Opened 16 years ago

Closed 16 years ago

#858 closed Bugs (Invalid)

regex_match throws exception

Reported by: krankurs Owned by: John Maddock
Milestone: Component: regex
Version: None Severity:
Keywords: Cc:

Description

Running:
MS Windows XP with pack 2, boost_1_33_1, 
MS VS 2005, VC++ console app, 
BOOST_REGEX_DYN_LINK;
Multi-threaded Debug DLL (/MDd)



boost::regex site_url_regex("http(s?)://((\b(?:\d{1,3}\.){3}\d{1,3}\b)|(www(.[a-z0-9]+)+.mydomain.com))");


boost::regex_match("http://www.appwebsite1.mydomain.com", site_url_regex);

returns true; (as expected)

boost::regex_match("http://www.appwebsite1.mydomain.com/1234", site_url_regex);

returns false; (as expected)

boost::regex_match("http://www.appwebsite1.mydomain.com/12345678/12345678/", site_url_regex);

throws exception,  - expected false

Thank you,
Leonid

Change History (2)

comment:1 by nobody, 16 years ago

Logged In: NO 

You forgot to escape the backslashes in the reg-ex!

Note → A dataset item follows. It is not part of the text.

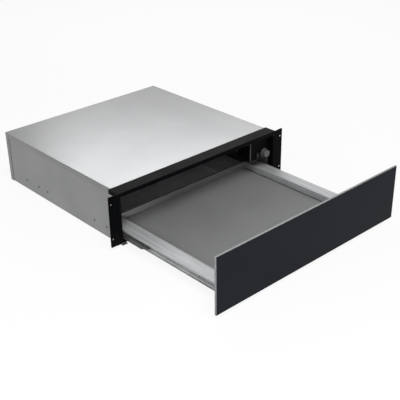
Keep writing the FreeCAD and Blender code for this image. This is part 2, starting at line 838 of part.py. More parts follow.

comment:2 by John Maddock, 16 years ago

Status: assignedclosed
Logged In: YES 
user_id=14804
Originator: NO

The behaviour is deliberate and by design, there are some Perl-style regular expressions that take effectively "forever" to match.  Boost.Regex keeps track of how many states the machine has visited and if the number appears to be growing out of control throws an exception.

In this case as well as the \'s needing to be escaped, the problem is with (.[a-z0-9]+)+ which is to all intents and purposes the same as the well known pathological case: (.+)+

I assume you meant to use (\\.[a-z0-9]+)+ so as to match a literal ".", and this would be OK.